On the basis of the analysis above, our primary goal was to build a straightforward and effective mask head that produces high-quality masks while retaining the robust detection capabilities of Mask R-CNN [
9].To implement it, the FCN [
9] mask-prediction network was used as the base network. The fine-grained mask features were then supplemented with much detailed information in the P2 layer. The detailed information that the model loses can be supplemented by these fine-grained features. The multistage idea is widely used in object detection [
13,
15] and image segmentation [
1,
3]. We applied this idea to instance segmentation to compensate for the loss of detailed features caused by ROIAlign. In particular, upsampling is used to gradually increase the
feature map to
using FCN as the baseline. Then, after convolutional layers, fine-grained features are gradually fused to produce high-quality mask prediction by parallelizing a fine-grained feature complimentary auxiliary line that extracts various resolution features on the P2 layer using RoIAlign. To address the difficulty of boundary partitioning, the cross-entropy loss function is extended, and boundary region cross-entropy loss (BRCE) is proposed. This loss function enables the model to put the focus on top of the boundary that is difficult to partition. Replacing the mask head with the proposed mask head, the multiscale segmentation inconsistency shown in
Figure 2 occurs. Different resolutions may impact the cross-entropy loss function, which results in unstable segmentation. Balanced cross-entropy, focal [
16], Dice [
17], and their combinations of loss functions are used, and the effect is mitigated to some extent, but does not completely solve the problem. Due to the poor effect of a single loss function, multiobjective loss function was established.Rank and sort [
18] loss (R and S loss) was introduced to solve the segmentation inconsistency. Boundary region cross-entropy loss was proposed to segment a finer boundary. By combining the two loss functions above, the BRank and Sort loss function is proposed. BRefine obtains significant results in segmentation tasks, especially in the target’s curved parts, and could obtain clear boundary masks.

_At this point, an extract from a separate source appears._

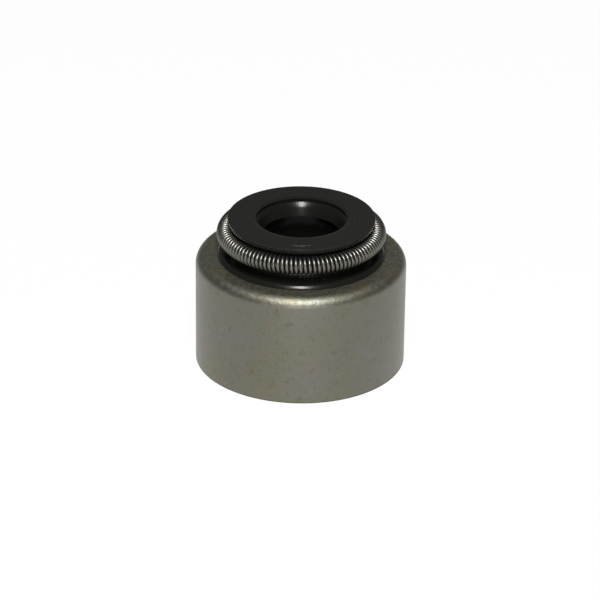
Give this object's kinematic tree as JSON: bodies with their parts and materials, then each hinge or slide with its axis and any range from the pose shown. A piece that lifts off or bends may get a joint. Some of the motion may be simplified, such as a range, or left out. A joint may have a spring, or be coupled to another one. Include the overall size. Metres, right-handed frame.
{
  "type": "valve stem seal",
  "caption": "Metal-cased valve stem seal: a drawn steel case with a bonded rubber body, a stem-wiping lip under a garter spring and a ribbed socket for the valve guide.",
  "frame": {"origin": "on the seal's axis, in the plane of the case's cut edge, on which it stands", "axes": "+Z along the seal's axis, from the socket for the valve guide to the sealing lip"},
  "size_m": [0.0164, 0.0164, 0.012],
  "materials": {
    "case_steel": "dull phosphated sheet steel, satin",
    "seal_rubber": "smooth moulded, half gloss",
    "spring_wire": "bright drawn wire"
  },
  "bodies": {
    "root": {"steel_case": "case_steel", "seal_body": "seal_rubber", "garter_spring": "spring_wire"}
  },
  "joints": []
}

We evaluated BRefine on different datasets and achieved significant segmentation results. Compared with Mask R-CNN, BRefine could output better segmentation quality, especially in difficult boundary regions. For large targets, the performance was improved by 5.0 AP.
2. Related Work
Instance segmentation. In recent years, the mainstream instance segmentation methods adopted a top–down segmentation method, that is, a powerful detector is used to generate a target frame, and then each pixel in the object frame is classified into the foreground and background. Deeper backbone networks are frequently used to enhance the performance of object detectors. This type of network, however, uses more downsampling operations, resulting in the loss of a large amount of image detail information. RoIAlign [
9] performs scale normalization and feature extraction from the feature pyramid [
11], which exacerbates the loss of image details and hinders producing high-quality instance masks. To obtain high-quality instance masks, instance segmentation is performed by supplementing detailed features.
Semantic segmentation. To supplement detailed information, the encoder–decoder structure of semantic segmentation increases the spatial resolution of the features. The renowned UNet [
10] network joins the feature map of the encoder to the feature map of the decoder at each stage. The feature pyramid network (FPN) and ResNet network structure of the Mask R-CNN network resembles that of UNet [
12]. The UNet network is different in that it only employs shallow features as segmentation features. The P2 layer provides rich mask information, as shown in
Figure 1. Therefore, we used the P2 layer as a mask detail supplement feature. The detailed features of different resolutions are fused by a multistage approach. Loss function. Cross-entropy loss in segmentation tasks is susceptible to foreground and background pixels, favoring the side with more pixel points. Therefore, it requires a high balance of positive and negative pixels. Focal loss [
16], proposed by He and others, addresses hard and easy samples, and positive and negative samples. On the basis of the cross-entropy loss function, we added the coefficients of positive and negative sample coefficients, and hard and easy sample coefficients. During the training process, the model focuses on samples in the priority order of positive hard, negative hard, positive easy, and negative easy. Dice [
17] loss is a region-dependent loss function that, in semantic segmentation, primarily addresses the issue of extreme imbalance between positive and negative samples. In extreme circumstances, it may result in training instability. In addition to the above traditional loss functions, ranking-based loss functions directly optimize the performance metric, rendering the training and evaluation consistent, representing loss functions such as AP loss [
19], and aLRP loss [
20]. Such loss functions address classification and regression inconsistencies by concentrating more on positive than on negative samples. On the basis of these ranking-based loss functions, rank and sort loss [
18] (R and S loss) is proposed. It further ranks the positive samples according to IoU and can address data imbalance. In addition, this function uses a heuristic algorithm to unify the multitask loss function.
5. Discussion
In this work, we aimed to solve the mask coarseness problem in instance segmentation. The visualization (
Figure 7) demonstrates that BRefine could output high-quality masks, especially in curved boundary areas to overcome polygon annotation defects. In comparison with previous methods (
Table 2), BRefine achieved excellent performance.
However, BRefine still has limitations, mainly in the form of poor real-time performance (
Table 2) and the lack of the interpretability of segmentation inconsistencies. Extracting the detailed information of objects at different scales on shallow features and higher output resolution features increases the computational cost, which results in poor real-time performance. The experiments (
Table 5) show that the multiscale segmentation inconsistency is not caused by a single loss function, but by multitask losses. In a detection task, classification and regression are trained separately, and the loss is calculated and reverse-optimized. However, in prediction, it is filtered with classification scores. This may result in a bbox with high classification scores, but with bad regression being retained. Due to the top–down structure, feature maps are cropped using the bbox. The cropped feature maps are fed into the mask head. Thus, the segmentation task is directly influenced by the detection task.
Our future work will build on this foundation to design lightweight feature extractors that reduce computational cost and increase inference speed. We also aim to further explore the reasons for inconsistencies being generated in multiscale segmentation.